Musicalement, Martin Chaix s’est aussi émancipé de la partition d’Adolphe Adam dont il ne conserve que les pages les plus célèbres. Il y ajoute les symphonies n°1 et n°3 de Louise Farrenc, compositrice française de l’époque romantique qui fut professeure au Conservatoire. Ce mariage stylistique fonctionne parfaitement sous la baguette de la cheffe sud-coréenne Sora Elisabeth Lee à la tête de l’Orchestre symphonique de Mulhouse.
Ainsi, malgré ces incohérences dramaturgiques, cette Giselle de Martin Chaix ne laisse jamais indifférent. Le balletomane averti a sans doute trop tendance à trouver des correspondances exactes avec la version princeps et peut s’irriter ici et là de trop grandes libertés prises. Mais l’ensemble reste un ballet enthousiasmant, une chorégraphie à la fois contemporaine et néo-classique qui réjouit. Sans oublier les belles qualités du Ballet du Rhin qui s’impose dans un style qui ne lui est pas familier.
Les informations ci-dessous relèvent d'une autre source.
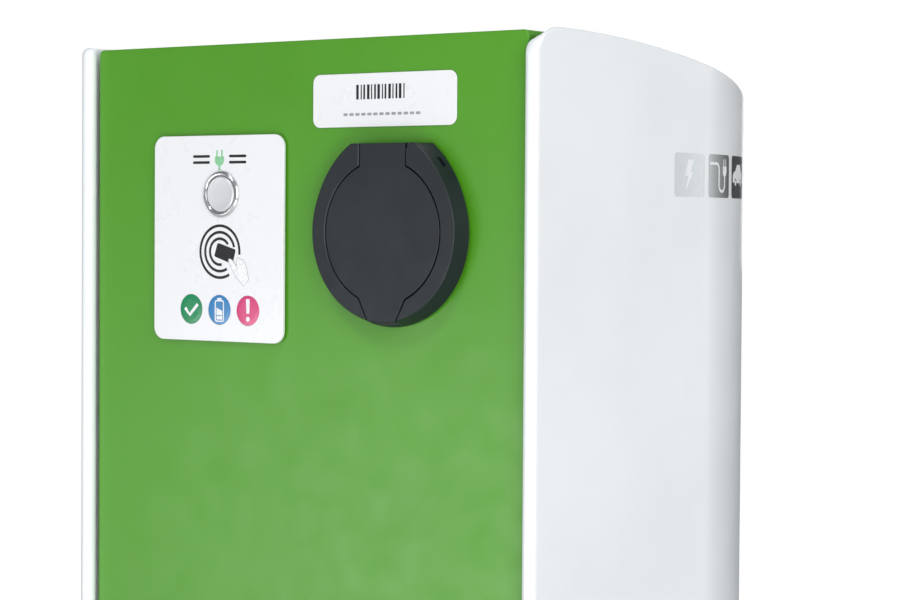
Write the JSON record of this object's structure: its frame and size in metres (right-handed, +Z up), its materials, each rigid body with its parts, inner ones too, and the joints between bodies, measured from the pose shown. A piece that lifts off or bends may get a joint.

Giselle de Martin Chaix par le Ballet du Rhin. Avec Ana Enriquez (Giselle), Avery Reiners (Albrecht), Dongting Xing (Bathilde), Susie Buisson (Myrtha) et Alice Pernão (Hilarion). Samedi 14 janvier 2023 à l’Opéra de Strasbourg. À voir jusqu’au 20 janvier, puis du 26 au 31 janvier à Mulhouse et le 5 février à Colmar.